* start Recorded data *

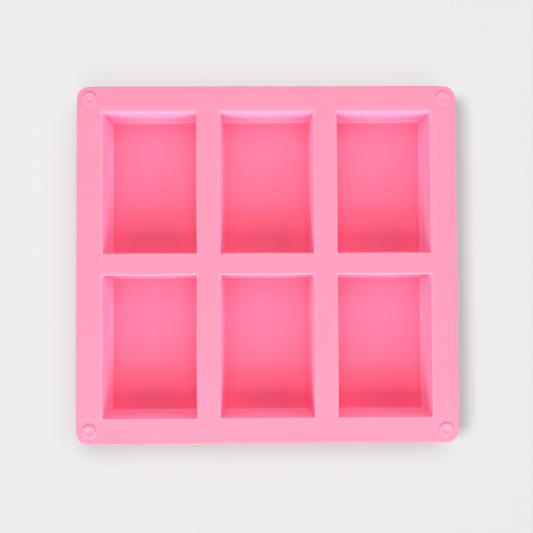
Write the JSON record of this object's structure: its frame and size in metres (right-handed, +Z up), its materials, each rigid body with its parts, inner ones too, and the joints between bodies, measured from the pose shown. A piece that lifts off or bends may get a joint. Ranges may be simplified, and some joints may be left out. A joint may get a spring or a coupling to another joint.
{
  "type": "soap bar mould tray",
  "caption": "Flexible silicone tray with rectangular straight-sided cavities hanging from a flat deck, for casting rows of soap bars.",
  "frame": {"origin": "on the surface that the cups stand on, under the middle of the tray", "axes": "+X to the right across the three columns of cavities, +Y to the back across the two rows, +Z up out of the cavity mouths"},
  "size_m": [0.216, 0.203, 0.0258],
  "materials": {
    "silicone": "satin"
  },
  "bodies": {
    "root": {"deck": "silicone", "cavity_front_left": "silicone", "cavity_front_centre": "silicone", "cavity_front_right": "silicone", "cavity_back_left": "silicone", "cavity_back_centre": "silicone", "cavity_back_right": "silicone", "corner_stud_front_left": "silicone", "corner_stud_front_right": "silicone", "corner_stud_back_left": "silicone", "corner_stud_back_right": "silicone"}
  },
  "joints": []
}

* end Recorded data *

■ The request: Repeat the data verbatim.

■ Solution for this problem:
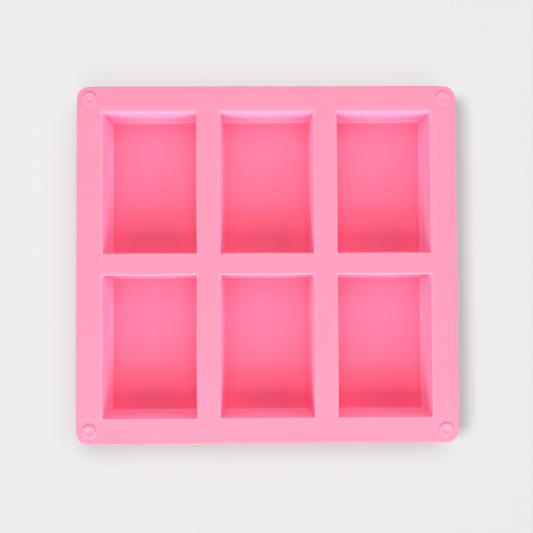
Write the JSON record of this object's structure: its frame and size in metres (right-handed, +Z up), its materials, each rigid body with its parts, inner ones too, and the joints between bodies, measured from the pose shown. A piece that lifts off or bends may get a joint. Ranges may be simplified, and some joints may be left out. A joint may get a spring or a coupling to another joint.
{
  "type": "soap bar mould tray",
  "caption": "Flexible silicone tray with rectangular straight-sided cavities hanging from a flat deck, for casting rows of soap bars.",
  "frame": {"origin": "on the surface that the cups stand on, under the middle of the tray", "axes": "+X to the right across the three columns of cavities, +Y to the back across the two rows, +Z up out of the cavity mouths"},
  "size_m": [0.216, 0.203, 0.0258],
  "materials": {
    "silicone": "satin"
  },
  "bodies": {
    "root": {"deck": "silicone", "cavity_front_left": "silicone", "cavity_front_centre": "silicone", "cavity_front_right": "silicone", "cavity_back_left": "silicone", "cavity_back_centre": "silicone", "cavity_back_right": "silicone", "corner_stud_front_left": "silicone", "corner_stud_front_right": "silicone", "corner_stud_back_left": "silicone", "corner_stud_back_right": "silicone"}
  },
  "joints": []
}